***** GIVEN INFORMATION
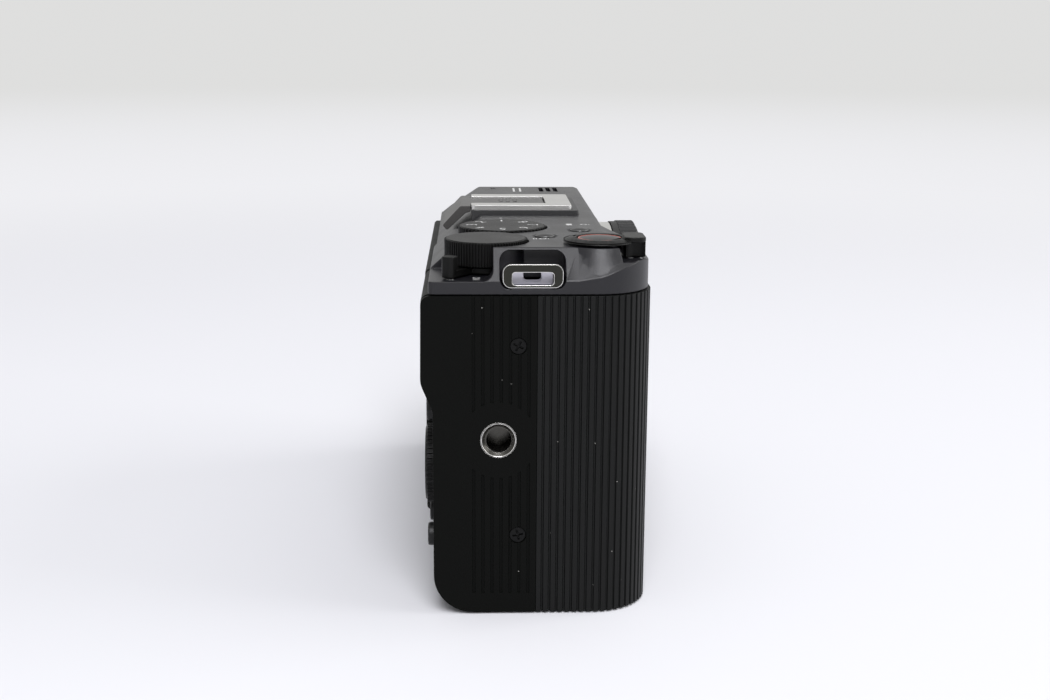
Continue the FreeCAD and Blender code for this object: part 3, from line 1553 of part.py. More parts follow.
def latch_pocket(gap):
    x = door_left + latch_inset
    y = (door_front + door_rear) / 2
    return (x - gap, x + latch_length + gap, y - latch_width / 2 - gap, y + latch_width / 2 + gap)


def battery_latch():
    x0, x1, y0, y1 = latch_pocket(0.0)
    solid = box(x0, x1, y0, y1, latch_foot, latch_height)
    for i in range(latch_ridges):
        x = x0 + latch_ridge_first + i * latch_ridge_pitch
        solid = solid.cut(box(x, x + latch_ridge_gap, y0 - 1, y1 + 1, 0, latch_ridge_depth))
    return solid


def battery_door_pin():
    return rod_y(door_pin_radius, door_front, door_rear, door_pin_x, door_pin_z)


# Port side

def port_room():
    """What the port panel, its doors and its sockets take off the port side."""
    face = body_half - skin - seat_gap
    room = soft_box_x(port_door_front - port_panel_front_rim, port_door_rear + port_panel_rear_rim,
                      port_panel_low, port_panel_high, port_panel_corner, face, body_half + 1)
    depth = port_face - socket_depth
    shell = cable_socket_wall + seat_gap
    holes = []
    for y, z in (microphone_place, headphone_place):
        holes.append(rod_x(jack_radius + seat_gap, depth, body_half + 1, y, z))
    for place, size in ((usb_place, usb_size), (hdmi_place, hdmi_size)):
        y, z = place
        across = size[0] / 2 + shell
        up = size[1] / 2 + shell
        holes.append(box(depth, body_half + 1, y - across, y + across, z - up, z + up))
    inner = port_pin_x - port_knuckle - running_gap
    for low, high in port_doors.values():
        holes.append(box(inner, body_half, port_pin_y - port_knuckle - running_gap,
                         port_pin_y + port_knuckle + running_gap, low - running_gap, high + running_gap))
    return room.fuse(holes)


def port_side_panel():
    """Hard panel round the two port doors."""
    gap = seat_gap
    face = body_half - skin
    solid = soft_box_x(port_door_front - port_panel_front_rim + gap, port_door_rear + port_panel_rear_rim - gap,
                       port_panel_low + gap, port_panel_high - gap, port_panel_corner - gap, face, body_half)
    for low, high in port_doors.values():
        solid = solid.cut(box(face - 1, body_half + 1, port_pin_y - port_knuckle - running_gap,
                              port_door_rear + running_gap, low - running_gap, high + running_gap))
    return solid


def port_door(low, high):
    """Flap over the sockets, with a rolled front edge that turns on its pin."""
    outer = body_half - port_door_sink
    inner = body_half - skin + port_door_sink
    flap = box(inner, outer, port_pin_y, port_door_rear, low, high)
    solid = flap.fuse(rod_z(port_knuckle, low, high, port_pin_x, port_pin_y))
    return solid.cut(rod_z(port_pin_radius + pin_gap, low - 1, high + 1, port_pin_x, port_pin_y))


def port_door_pins():
    pins = []
    for low, high in port_doors.values():
        pins.append(rod_z(port_pin_radius, low - running_gap, high + running_gap, port_pin_x, port_pin_y))
    return pins


def audio_jacks():
    made = []
    back = port_face - socket_depth
    for y, z in (microphone_place, headphone_place):
        body = rod_x(jack_radius, back, port_face, y, z)
        made.append(body.cut(rod_x(jack_bore, back + socket_back, port_face + 1, y, z)))
    return Part.makeCompound(made)


def cable_socket(place, size, tongue):
    """Metal shell of a flat socket with its inner tongue."""
    y, z = place
    across = size[0] / 2
    up = size[1] / 2
    wall = cable_socket_wall
    back = port_face - socket_depth
    floor = back + socket_back
    outer = soft_box_x(y - across - wall, y + across + wall, z - up - wall, z + up + wall, cable_socket_corner,
                       back, port_face)
    hollow = soft_box_x(y - across, y + across, z - up, z + up, cable_socket_corner - seam_gap, floor,
                        port_face + 1)
    inner = box(floor, port_face - tongue_sink, y - tongue / 2, y + tongue / 2, z - up + tongue_side,
                z + up - tongue_side)
    return outer.cut(hollow).fuse(inner)


def make_all():
    write(front_cover(), "front_cover")
    write(rear_cover(), "rear_cover")
    write(top_cover(), "top_cover")
    write(bottom_cover(), "bottom_cover")
    write(grip_rubber(), "grip_rubber")
    write(grip_side_panel(), "grip_side_panel")
    write(port_side_panel(), "port_side_panel")
    write(chassis(), "chassis")
    write(mount_boss(), "mount_boss")
    write(lens_mount_ring(), "lens_mount_ring")
    write(mount_screws(), "mount_screws")
    write(light_box(), "light_box")
    write(contact_block(), "contact_block")
    write(lens_contacts(), "lens_contacts")
    write(shutter_unit(), "shutter_unit")
    write(sensor_glass(), "sensor_glass")
    write(image_sensor(), "image_sensor")
    write(sensor_bracket(), "sensor_bracket")
    write(main_board(), "main_board")
    write(battery_bay(), "battery_bay")
    write(battery(), "battery")
    write(card_slot(), "card_slot")
    write(memory_card(), "memory_card")
    write(hot_shoe_frame(), "hot_shoe_frame")
    write(hot_shoe_rails(), "hot_shoe_rails")
    write(shoe_contacts(), "shoe_contacts")
    write(hot_shoe_cover(), "hot_shoe_cover")
    lugs = [strap_lug(-1), strap_lug(1), lug_plate(-1), lug_plate(1)]
    write(Part.makeCompound(lugs), "strap_lugs")
    write(side_tripod_socket(), "side_tripod_socket")
    write(bottom_tripod_socket(), "bottom_tripod_socket")
    write(Part.makeCompound(side_screws() + bottom_screws()), "case_screws")
    write(release_guide(), "release_guide")
    write(release_button(), "release_button")
    write(lock_pin(), "lock_pin")
    write(body_cap(), "body_cap")
    write(main_dial(), "main_dial")
    write(mode_dial(), "mode_dial")
    encoders = [dial_encoder(main_x, main_y, deck_ceiling), dial_encoder(mode_x, mode_y, deck_ceiling)]
    write(Part.makeCompound(encoders), "dial_encoders")
    write(power_switch(), "power_switch")
    write(shutter_button(), "shutter_button")
    write(zoom_lever(), "zoom_lever")
    for node, place in deck_button_places.items():
        write(deck_button(*place), node)
    write(control_wheel(), "control_wheel")
    write(set_button(), "set_button")
    for node, place in rear_button_places.items():
        write(rear_button(*place), node)
    write(screen_panel(), "screen_panel")
    write(screen_glass(), "screen_glass")
    write(screen_hinge(), "screen_hinge")
    write(battery_door(), "battery_door")
    write(battery_latch(), "battery_latch")
    for node, (low, high) in port_doors.items():
        write(port_door(low, high), node)
    pins = [screen_hinge_pin(), battery_door_pin()] + port_door_pins()
    write(Part.makeCompound(pins), "hinge_pins")
    write(audio_jacks(), "audio_jacks")
    write(cable_socket(usb_place, usb_size, usb_tongue), "usb_socket")
    write(cable_socket(hdmi_place, hdmi_size, hdmi_tongue), "hdmi_socket")


os.makedirs("parts", exist_ok=True)
make_all()
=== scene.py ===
import bpy
import bmesh
import json
import math
from mathutils import Matrix, Vector
from mathutils.bvhtree import BVHTree
from mathutils.geometry import delaunay_2d_cdt

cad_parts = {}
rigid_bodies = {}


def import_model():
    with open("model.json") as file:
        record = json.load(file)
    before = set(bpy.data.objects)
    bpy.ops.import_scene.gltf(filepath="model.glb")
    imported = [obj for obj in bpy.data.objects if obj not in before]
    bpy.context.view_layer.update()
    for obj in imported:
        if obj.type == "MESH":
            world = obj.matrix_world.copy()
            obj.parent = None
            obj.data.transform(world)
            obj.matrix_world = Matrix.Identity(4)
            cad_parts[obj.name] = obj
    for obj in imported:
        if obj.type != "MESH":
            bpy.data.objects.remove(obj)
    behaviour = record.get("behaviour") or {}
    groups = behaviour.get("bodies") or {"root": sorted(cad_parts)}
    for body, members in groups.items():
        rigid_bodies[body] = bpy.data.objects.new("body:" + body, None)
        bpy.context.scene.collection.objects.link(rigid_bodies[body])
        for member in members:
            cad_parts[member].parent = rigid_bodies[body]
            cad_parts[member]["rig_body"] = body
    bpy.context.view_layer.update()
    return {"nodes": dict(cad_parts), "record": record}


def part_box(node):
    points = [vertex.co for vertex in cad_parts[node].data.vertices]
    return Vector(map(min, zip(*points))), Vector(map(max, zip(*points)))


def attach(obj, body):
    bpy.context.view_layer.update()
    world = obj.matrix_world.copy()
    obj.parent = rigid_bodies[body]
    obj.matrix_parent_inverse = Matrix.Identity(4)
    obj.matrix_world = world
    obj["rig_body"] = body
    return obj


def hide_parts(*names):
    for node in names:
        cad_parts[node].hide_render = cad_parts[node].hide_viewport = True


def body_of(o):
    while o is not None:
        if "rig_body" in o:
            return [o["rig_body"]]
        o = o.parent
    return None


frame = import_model()
mm = 0.001
print("frame loaded:", len(frame["nodes"]), "nodes")

# Camera, floor and light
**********
→ **DIRECTIVE**
Return only the lines spanning from the first line of the material through the line with "return (x - gap, x", copied exactly, both ends kept.

→ **FINAL RESULT**
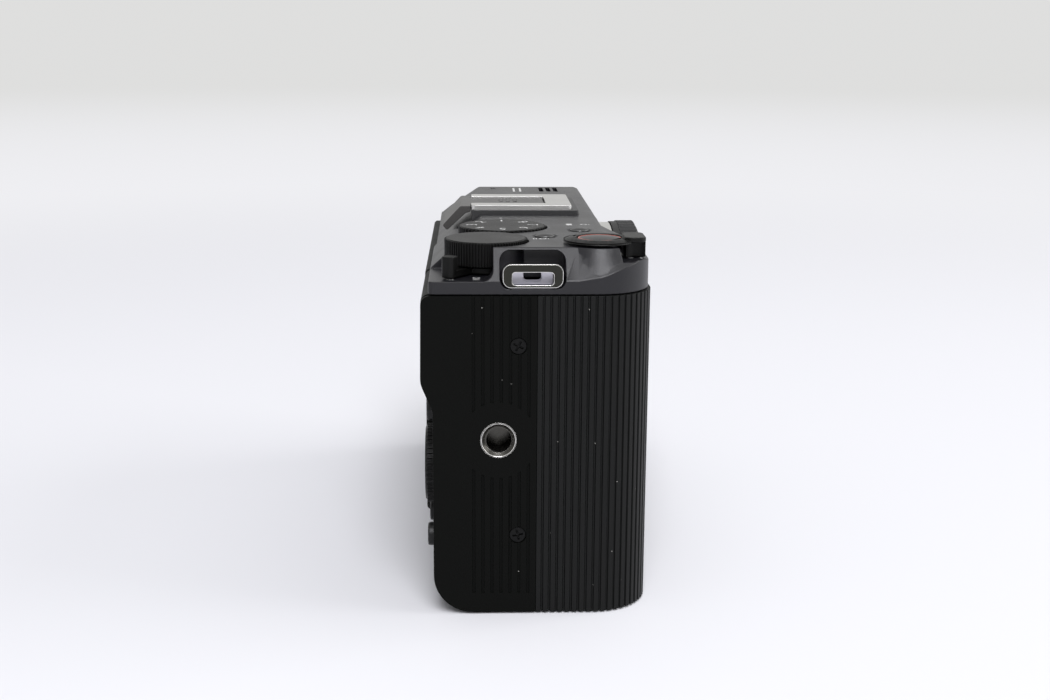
Continue the FreeCAD and Blender code for this object: part 3, from line 1553 of part.py. More parts follow.
def latch_pocket(gap):
    x = door_left + latch_inset
    y = (door_front + door_rear) / 2
    return (x - gap, x + latch_length + gap, y - latch_width / 2 - gap, y + latch_width / 2 + gap)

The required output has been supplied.